De ayer y de ahora
ROGELIO PORTILLO CEBALLOS
Temblor en las creencias
Domingo 23 de Septiembre de 2018 8:06 am
ACABAMOS de pasar un aniversario del temblor
del 19 de septiembre que provocó daños en la Ciudad de México. Aquí lo
recordamos con la realización de algunos eventos de protección civil, como
simulacros en escuelas y oficinas, para evitar consecuencias mayores. A lo
largo de los años, lo vivido y escuchado sobre terremotos en nuestro terruño me
lleva a la siguiente narración. Colima es una tierra mágica que se estremece
y hace estremecer. No hay plática de padres y abuelos que no traiga a cuento
alguna sacudida vivida décadas atrás. Mi papá y mi mamá siempre nos platicaron
sus experiencias de los temblores de 1932 y 1941. Tengo fotografías de mi papá
posando encima de una de las torres caídas de la Catedral, así como de los
efectos que provocó la marejada o maremoto del 32, en hoteles y casas de
madera, carrizos y palapas que había en Cuyutlán. Mi tío Gabriel me contó que en el temblor de
1941, él tenía 15 años y se encontraba en el rancho El Mezquite, cerca de Loma
de Fátima, a escasos kilómetros de la ciudad de Colima. Estaba en una bodega
repleta de mazorcas, precisamente encima de ellas, y que con el movimiento
sísmico, él se fue hundiendo entre éstas al tiempo que se asustaba por aquel
acontecimiento. Afortunadamente no le pasó mayor cosa y cuando salió de aquel
cúmulo de mazorcas, estando en la parte más alta de aquel depósito, vio cómo toda
el área que rodeaba e incluía la ciudad estaba cubierta por una inmensa capa de
polvo, motivada por derrumbes de algunos cerros y taludes y por todas las casas
de adobe caídas. He vivido muchos movimientos sísmicos y
siempre, aparte del susto y excitación por el peligro inminente, suceden casos
de repaso vital instantáneo, surgimiento de una vivencia de insignificancia e
impotencia para detener o influir en dicho movimiento; también de invocación al
poder sobrenatural y divino, y de súplica e imploración para no ser afectados
mortalmente. En el temblor de 2003, el último de los más
fuertes por mí experimentados, me encontraba bañándome y, desnudo todavía con
jabón, salí corriendo tomando al paso una pequeña prenda que no me cubría gran
cosa y en un dos por tres estaba ya en la calle. Fue curioso que por la
sensación de susto y peligro, no sintiera mi desnudez ni tampoco nadie se
percató de la misma, aunque había varias gentes afuera de sus casas.
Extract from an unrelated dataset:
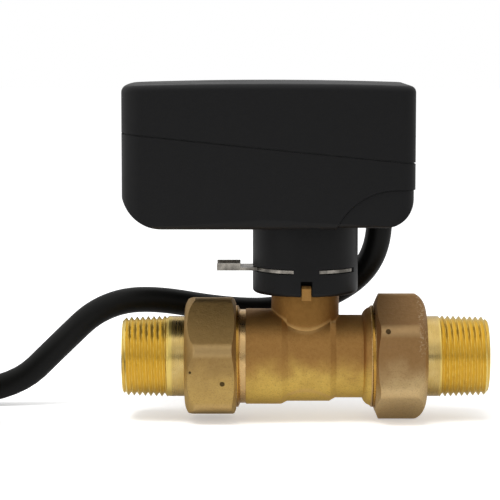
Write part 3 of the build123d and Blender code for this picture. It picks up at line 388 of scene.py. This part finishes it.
# %% Give each CAD node the finish of its slot
for name, piece in nodes.items():
    for place in piece.material_slots:
        slot = place.material.name.split(".")[0] if place.material else ""
        if slot in FINISHES:
            place.material = FINISHES[slot]
        else:
            print("no finish for", name, slot)

# %% [markdown]
# ## Wound pipe threads
# A pipe thread is a groove wound round a slight cone. It could be swept along a helix, but a sweep leaves
# ragged ends. Here a flat grid is rolled up instead: how far a point has come along the axis, less how far
# it has come round, tells whether it lies on a crest or in the groove. The same sum fades the thread out
# at the shank and turns the lead-in at the pipe's end. The tree is built once and both tails use it.

# %% Thread tree
COLUMNS, ROWS = 200, 96  # steps along the thread and round it
PIPE = {  # a three quarter inch pipe thread, in metres
    "Pitch": 0.001814, "Depth": 0.00116, "Crest": 0.0133, "Taper": 1 / 32, "Shank": 0.0131, "Lead": 0.0013,
}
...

A los
pocos minutos, la calle quedó a oscuras. Pero lo que realmente quiero resaltar en este
escrito es una pequeña anécdota que me contó mi papá, y sucedió así: En una casa de la ciudad de Colima convivía
un matrimonio integrado por un señor descreído y ateo y una señora muy creyente
y piadosa. Estaban platicando cuando empezó a temblar. La señora salió
rápidamente al patio y con gran fe y piedad se arrodilló y empezó a implorar el
auxilio divino y a solicitar la intercesión de los santos protectores en caso
de temblores y desastres. Decía: “¡Dios mío, auxílianos, que termine este
temblor! ¡Dios de la misericordia, apiádate de nosotros! ¡San Felipe de Jesús,
líbranos de esto, que todos los santos intercedan ante Dios nuestro Señor, para
que se acabe este terremoto! ¡Ayúdanos, San Felipe de Jesús!”. Mientras, el esposo ateo, escéptico y amante
sólo de la ciencia, exclamaba: “Aplácate naturaleza, aplácate energía
desbordada… aplácate naturaleza… oh cosmos alterado, ¡aplácate!…”. Pero aquel movimiento sísmico continuaba, y
tanto la señora como el señor invocaban cada uno las fuerzas en las que creían.
Una, rogando al Creador y a sus santos, otro a la naturaleza y a la física, y
el temblor seguía y seguía, hasta que aquel ateo, de corazón incrédulo,
dirigiéndose a uno de los santos invocado por su esposa, le dijo: “¡Con un
carajo, San Felipe, por favor, ya hazle caso a mi señora!”.